There are many types of prescriptions medications, including those that are commonly prescribed by doctors for many different reasons, which are believed to cause a driver to be “under the influence.” The most commonly prescribed medications which lead to DUI arrests and charges are what are known as “narcotic analgesics.” The medications are very commonly prescribed as “painkillers” for many different scenarios, including simple back injuries, dental procedures or automobile accidents. While some individuals abuse these drugs and use them for recreational purposes, or to get “high.” Some of the wide spread narcotic analgesics prescribed by doctors that lead to DUI charges are: Morphine Demoral, Oxycontin, Codeine, Lortab, Lorcet, Hydrocodone and Percocet. While they are commonly among the most common source of Prescription Drug DUI charges, “painkillers” are not the only medications which can give rise to DUI arrests or charges.

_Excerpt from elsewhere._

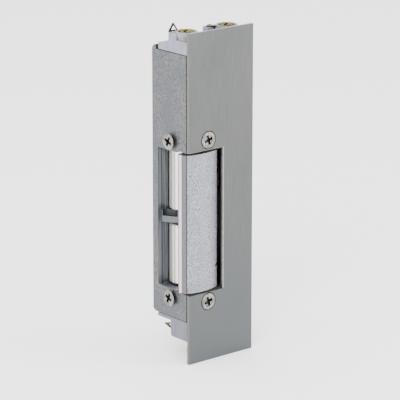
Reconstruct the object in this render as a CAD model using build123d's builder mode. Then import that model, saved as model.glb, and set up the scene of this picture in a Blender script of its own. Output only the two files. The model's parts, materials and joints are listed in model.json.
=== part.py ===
"""Electric door strike: a die-cast case behind a notched faceplate, with a sprung keeper.

Frame: millimetres, +Z up, +X across the faceplate away from the latch side, +Y into the frame.
The origin is the centre of the faceplate's rear face, which seats on the door frame.
"""

import os
from math import cos, radians, sin

from build123d import *

# ---- driving dimensions --------------------------------------------------------------------
PLATE_HEIGHT = 110.0
PLATE_WIDTH = 27.0
PLATE_THICKNESS = 1.1
SEAT_RELIEF = 0.15  # the plate is coined back by this much where the case stands on it

CASE_HEIGHT = 88.2
CASE_MIDDLE = 3.5  # height of the case's middle above the plate's centre
CASE_WIDTH = 25.0
CASE_DEPTH = 17.4
WALL = 1.6
COVER_THICKNESS = 1.0
REAR_LIP_FRONT = 15.4
REAR_LIP_HEIGHT = 1.5
REAR_ROUND = 1.5
LIP_ROUND = 1.8
EDGE_REBATE = 0.3  # step along the case's front left edge, beside the plate

KEEPER_MIDDLE = -7.7
NOTCH_WIDTH = 14.4
NOTCH_HEIGHT = 47.4
NOTCH_CHAMFER = 0.25
KEEPER_HEIGHT = 46.2
POCKET_HEIGHT = 46.4
POCKET_REAR = 14.6

HUB_RADIUS = 5.8
HUB_CLEARANCE = 0.4
AXLE_RADIUS = 1.5
RUNNING = 0.05  # radial clearance of a shaft in its bore
RIB_BOTTOM = -10.0
RIB_TOP = -5.9

FRONT_SCREW_SPACING = 54.2
SIDE_SCREW_SPACING = 52.6
SIDE_SCREW_PROUD = 1.2

# ---- places worked out from them -------------------------------------------------------------
LEFT = -PLATE_WIDTH / 2
FRONT = -PLATE_THICKNESS
CASE_TOP = CASE_MIDDLE + CASE_HEIGHT / 2
CASE_BOTTOM = CASE_MIDDLE - CASE_HEIGHT / 2
CASE_RIGHT = LEFT + CASE_WIDTH
TRAY_RIGHT = CASE_RIGHT - COVER_THICKNESS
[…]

In recent years, there has been a large increase in prescriptions, thereby leading to an increase in incidents of DUI charges related to painkillers or “sedative-hypnotics” which are more commonly referred to by the general term “sleeping pills” and include the very popularly prescribed drugs Lunestra and Ambien. These pills are widely advertised on television and are typically prescribed for individuals who express to their health care provider symptoms of insomnia, or the inability to sleep. These prescription drugs “depress” or slow down typical bodily functions, making the driver exhibit signs of “sleepiness or drowsiness” resulting in “impaired” driving. In many documented cases, people taking these medications have experienced “sleep driving” and have driven cars while being completely unaware they are driving and in actual physical control of the vehicle.

This is a serious offense and the police may bring in specially-trained Drug Recognition Evaluators who use a multi-step program to test whether or not a driver was impaired by drugs. If a DRE is called in, they will look for signs of drug use like injection marks. They will take a close look at the pupils of your eyes, blood pressure and pulse rate, and they will ask you questions about possible drug use. They may also conduct their own field sobriety test. What many people do not realize is that it is much more challenging to measure drug impairment than it is to measure alcohol impairment. One reason for this is that technology is not as advanced for drug testing as it is for alcohol testing. Another reason is that drugs cover such a broad spectrum of substances and there is no clear standard for how much it takes of each type of substance to intoxicate someone. Prosecutors often bring DREs into court to testify in drug-related DUI cases. The problem with the DRE process is that the observations of a drug recognition expert can end up being highly subjective.

If it is the first drug offense, you may be able to get your charges dropped after completing the requirements such as community service hours, classes or counseling. You should know your rights and you can always hire an attorney to help you deal with such cases especially if a small amount of drug has pushed you into a gruesome situation where you are accused of trafficking. Drug Defense Lawyers have expertise in this field and may be of great help to reduce the charges or jail time. If the matter is very serious, it is advisable to talk to an attorney as soon as possible as there are many solid defenses that can be used by the defendant to prove themselves as not guilty. Drug Courts are small courts which mostly issue the charges in the form of participation in a treatment program. The charges are dropped once the program is completed. It is important to know that you have the right to hire an attorney in every case and it is even more important to know that if you obtain a drug illegally, it is an offense of law and you will be subject to criminal charges.